▶ _What you have to do_
In the listing below, find the line holding "Continue the OpenSCAD" and the line holding "bpy.context.scene.collection.objects.link(empty)". Write out those two lines and all lines between, exactly, and nothing more.

▶ _Dataset rows_
+ + + + +

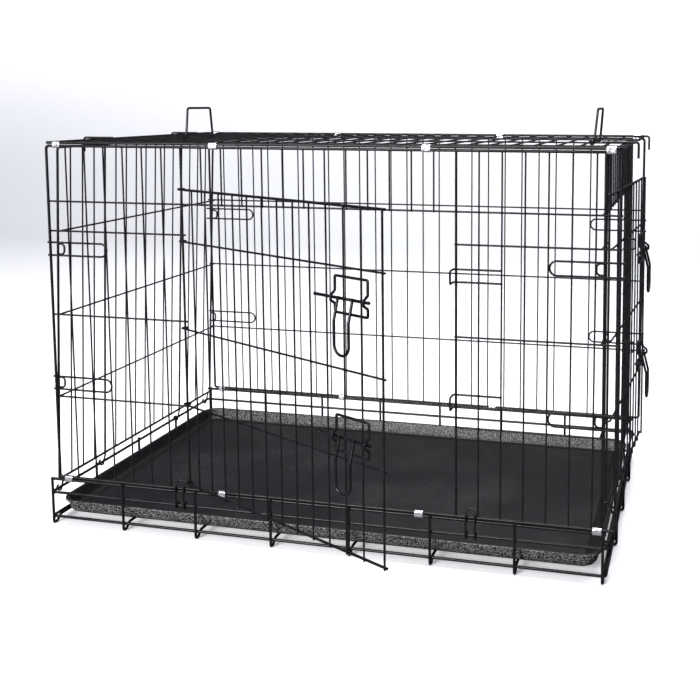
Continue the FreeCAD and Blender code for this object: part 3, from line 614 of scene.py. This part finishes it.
# ---- studio ----
# A pale seamless sweep under two large soft lights and a bright room.
def sweep():
    shape = bmesh.new()
    width, front, back, top = 9.0, -5.0, 4.5, 5.0
    bend = 1.6
    start = shape.verts.new((-width, front, 0))
    made = bmesh.ops.extrude_vert_indiv(shape, verts=[start])["verts"][0]
    made.co.y = back - bend
    bent = bmesh.ops.spin(shape, geom=[made], cent=(-width, back - bend, bend), axis=(1, 0, 0),
                          angle=math.pi / 2, steps=16)["geom_last"]
    last = next(item for item in bent if isinstance(item, bmesh.types.BMVert))
    end = bmesh.ops.extrude_vert_indiv(shape, verts=[last])["verts"][0]
    end.co.z = top
    bmesh.ops.remove_doubles(shape, verts=shape.verts[:], dist=1e-5)
    made = bmesh.ops.extrude_edge_only(shape, edges=shape.edges[:])["geom"]
    bmesh.ops.translate(shape, verts=[item for item in made if isinstance(item, bmesh.types.BMVert)],
                        vec=(2 * width, 0, 0))
    bmesh.ops.recalc_face_normals(shape, faces=shape.faces[:])
    mesh = bpy.data.meshes.new("sweep")
    shape.to_mesh(mesh)
    shape.free()
    for face in mesh.polygons:
        face.use_smooth = True
    floor = bpy.data.objects.new("sweep", mesh)
    bpy.context.scene.collection.objects.link(floor)
    paper = bpy.data.materials.new("backdrop_paper")
    paper.use_nodes = True
    sheet = paper.node_tree.nodes["Principled BSDF"]
    tree = paper.node_tree
    seen = node(tree, "LightPath").outputs["Is Camera Ray"]
    place = node(tree, "TexCoord").outputs["Object"]
    fibres = node(tree, "TexNoise", {"Vector": place, "Scale": 3.0, "Detail": 4.0}).outputs["Fac"]
    white = blend_colour(tree, fibres, (0.86, 0.872, 0.89, 1), (0.9, 0.905, 0.91, 1))
    seen_white = blend_colour(tree, seen, (0.2, 0.2, 0.21, 1), white)
    tree.links.new(seen_white, sheet.inputs["Base Color"])
    height = node(tree, "SeparateXYZ", {0: place}).outputs["Z"]
    glow = fade(tree, height, 0.1, 1.6, 0.3, 0.8)
    tree.links.new(times(tree, seen, glow), sheet.inputs["Emission Strength"])
    sheet.inputs["Emission Color"].default_value = (1, 1, 1, 1)
    sheet.inputs["Roughness"].default_value = 0.85
    mesh.materials.append(paper)


def softbox(name, place, aim, width, height, power):
    lamp = bpy.data.lights.new(name, "AREA")
    lamp.shape = "RECTANGLE"
    lamp.size = width
    lamp.size_y = height
    lamp.energy = power
    holder = bpy.data.objects.new(name, lamp)
    holder.location = place
    holder.rotation_euler = (Vector(aim) - Vector(place)).to_track_quat("-Z", "Y").to_euler()
    bpy.context.scene.collection.objects.link(holder)


sweep()
softbox("front_softbox", (-1.2, -3.6, 1.5), (0, 0, 0.2), 1.6, 1.0, 190)
softbox("overhead_softbox", (0.4, 0.6, 3.8), (0, 0, 0), 2.6, 2.6, 170)
room = bpy.data.worlds.new("room")
room.use_nodes = True
backdrop = room.node_tree.nodes["Background"]
backdrop.inputs["Strength"].default_value = 1.0
seen = node(room.node_tree, "LightPath").outputs["Is Camera Ray"]
room.node_tree.links.new(blend_colour(room.node_tree, seen, (0.17, 0.18, 0.25, 1), (1, 1, 1, 1)),
                         backdrop.inputs["Color"])
bpy.context.scene.world = room
bpy.context.scene.view_settings.view_transform = "Standard"
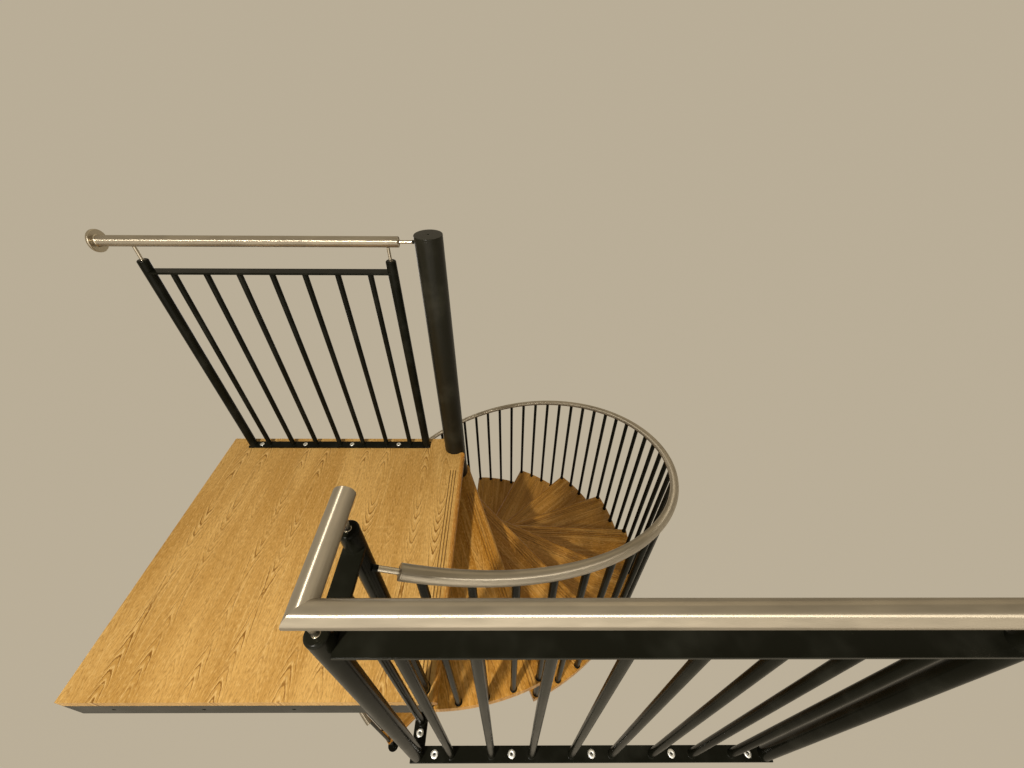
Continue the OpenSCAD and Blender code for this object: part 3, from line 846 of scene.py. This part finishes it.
def stair_baluster(a, foot):
    """Baluster on a rounded foot, its top cut by the tube of the handrail above.

    At the offset u along the rail and w outwards from the rail's own axis, the
    top is at axis height - u tan slope - sqrt(R squared - w squared) / cos slope.
    """
    sides = 32
    t = np.linspace(0, 2 * np.pi, sides, endpoint=False)
    outward = BALUSTER_R * np.cos(t) - (RAIL_R - BALUSTER_CIRCLE)
    forward = BALUSTER_R * np.sin(t)
    gap_r = RAIL_D / 2 + HAIR
    drop = np.sqrt(gap_r ** 2 - outward ** 2) / math.cos(RAIL_SLOPE)
    under = rail_height(a) - forward * math.tan(RAIL_SLOPE) - drop
    rim = 0.0015
    profile = [(0.0, 0.0), (FOOT_R, 0.0)] + arc((FOOT_R - rim, FOOT_H - rim), rim, 0, 90)
    profile += arc((BALUSTER_R + 0.001, FOOT_H + 0.001), 0.001, 270, 180)
    profile += [(BALUSTER_R, 0.5), (BALUSTER_R, 0.8)]
    top = np.stack([BALUSTER_R * np.cos(t), forward, under - foot], axis=-1)[None]
    pole = np.tile([0.0, 0.0, (under - foot).mean()], (1, sides, 1))
    rows = np.concatenate([turned(profile, sides), top, pole])
    outward_way = np.array([math.sin(a), -math.cos(a), 0.0])
    forward_way = np.array([math.cos(a), math.sin(a), 0.0])
    spot = np.append(on_circle(a, BALUSTER_CIRCLE), foot)
    flat = spot + rows[..., :1] * outward_way + rows[..., 1:2] * forward_way
    return flat + rows[..., 2:] * Z_WAY


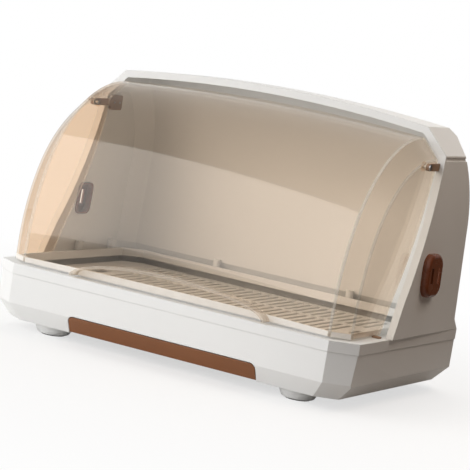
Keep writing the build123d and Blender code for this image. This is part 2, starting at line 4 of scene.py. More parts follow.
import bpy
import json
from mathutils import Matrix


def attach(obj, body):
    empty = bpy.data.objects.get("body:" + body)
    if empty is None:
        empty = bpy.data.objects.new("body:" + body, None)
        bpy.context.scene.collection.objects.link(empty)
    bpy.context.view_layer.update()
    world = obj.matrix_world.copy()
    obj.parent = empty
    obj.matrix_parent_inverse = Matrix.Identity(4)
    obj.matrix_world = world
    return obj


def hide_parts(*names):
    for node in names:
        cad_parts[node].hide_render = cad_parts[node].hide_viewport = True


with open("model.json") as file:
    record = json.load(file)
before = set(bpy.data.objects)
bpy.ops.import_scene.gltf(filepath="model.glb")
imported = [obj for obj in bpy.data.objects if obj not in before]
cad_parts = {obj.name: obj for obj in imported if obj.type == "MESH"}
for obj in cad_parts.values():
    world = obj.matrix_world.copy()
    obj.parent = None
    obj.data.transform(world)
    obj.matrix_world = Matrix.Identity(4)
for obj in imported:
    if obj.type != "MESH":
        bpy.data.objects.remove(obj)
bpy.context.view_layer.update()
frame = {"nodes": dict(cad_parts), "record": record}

import json
import logging
import math
from dataclasses import dataclass
from enum import Enum

import bmesh
import bpy
from mathutils import Matrix, Vector

log = logging.getLogger("rack")
MM = 0.001
Point = tuple[float, float]
Triple = tuple[float, float, float]


class Body(Enum):
    """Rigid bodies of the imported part."""

    HOUSING = "housing"
    COVER = "cover"
    DRAWER = "drawer"
    RACK = "rack"


class Slot(Enum):
    """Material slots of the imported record."""

    WHITE = "white_plastic"
    BROWN = "brown_plastic"
    DARK = "dark_brown_plastic"
    TINT = "tinted_cover"
    WASHER = "washer_plastic"
    RUBBER = "rubber_pad"
    STEEL = "steel"


def linear(code: str) -> tuple[float, float, float, float]:
    """Turn an sRGB hex colour to linear light.

    Args:
        code: colour written as #RRGGBB.

    Returns:
        Linear red, green and blue with an alpha of 1.
    """
    parts = [int(code[i : i + 2], 16) / 255 for i in (1, 3, 5)]
    return (*[c / 12.92 if c <= 0.04045 else ((c + 0.055) / 1.055) ** 2.4 for c in parts], 1.0)


def add(tree: bpy.types.NodeTree, kind: str, inputs: dict | None = None, **settings: object) -> bpy.types.Node:
    """Add one node, set it and link it.

    Args:
        tree: node tree that takes the node.
        kind: the node's type name.
        inputs: socket name or number to a value, or to the output socket that feeds it.
        settings: attributes of the node.

    Returns:
        The new node.
    """
    node = tree.nodes.new(kind)
    for key, value in settings.items():
        setattr(node, key, value)
    for key, value in (inputs or {}).items():
        if isinstance(value, bpy.types.NodeSocket):
            tree.links.new(value, node.inputs[key])
        else:
            node.inputs[key].default_value = value
    return node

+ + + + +

▶ _Task solution_
Continue the OpenSCAD and Blender code for this object: part 3, from line 846 of scene.py. This part finishes it.
def stair_baluster(a, foot):
    """Baluster on a rounded foot, its top cut by the tube of the handrail above.

    At the offset u along the rail and w outwards from the rail's own axis, the
    top is at axis height - u tan slope - sqrt(R squared - w squared) / cos slope.
    """
    sides = 32
    t = np.linspace(0, 2 * np.pi, sides, endpoint=False)
    outward = BALUSTER_R * np.cos(t) - (RAIL_R - BALUSTER_CIRCLE)
    forward = BALUSTER_R * np.sin(t)
    gap_r = RAIL_D / 2 + HAIR
    drop = np.sqrt(gap_r ** 2 - outward ** 2) / math.cos(RAIL_SLOPE)
    under = rail_height(a) - forward * math.tan(RAIL_SLOPE) - drop
    rim = 0.0015
    profile = [(0.0, 0.0), (FOOT_R, 0.0)] + arc((FOOT_R - rim, FOOT_H - rim), rim, 0, 90)
    profile += arc((BALUSTER_R + 0.001, FOOT_H + 0.001), 0.001, 270, 180)
    profile += [(BALUSTER_R, 0.5), (BALUSTER_R, 0.8)]
    top = np.stack([BALUSTER_R * np.cos(t), forward, under - foot], axis=-1)[None]
    pole = np.tile([0.0, 0.0, (under - foot).mean()], (1, sides, 1))
    rows = np.concatenate([turned(profile, sides), top, pole])
    outward_way = np.array([math.sin(a), -math.cos(a), 0.0])
    forward_way = np.array([math.cos(a), math.sin(a), 0.0])
    spot = np.append(on_circle(a, BALUSTER_CIRCLE), foot)
    flat = spot + rows[..., :1] * outward_way + rows[..., 1:2] * forward_way
    return flat + rows[..., 2:] * Z_WAY


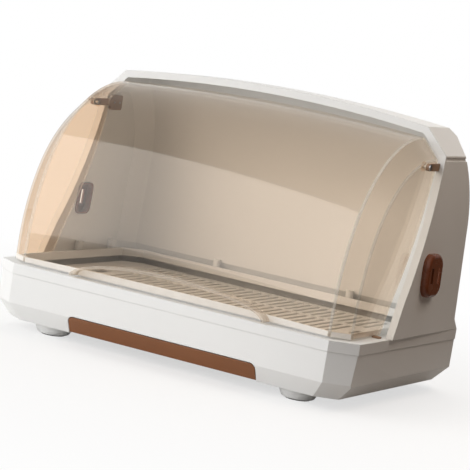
Keep writing the build123d and Blender code for this image. This is part 2, starting at line 4 of scene.py. More parts follow.
import bpy
import json
from mathutils import Matrix


def attach(obj, body):
    empty = bpy.data.objects.get("body:" + body)
    if empty is None:
        empty = bpy.data.objects.new("body:" + body, None)
        bpy.context.scene.collection.objects.link(empty)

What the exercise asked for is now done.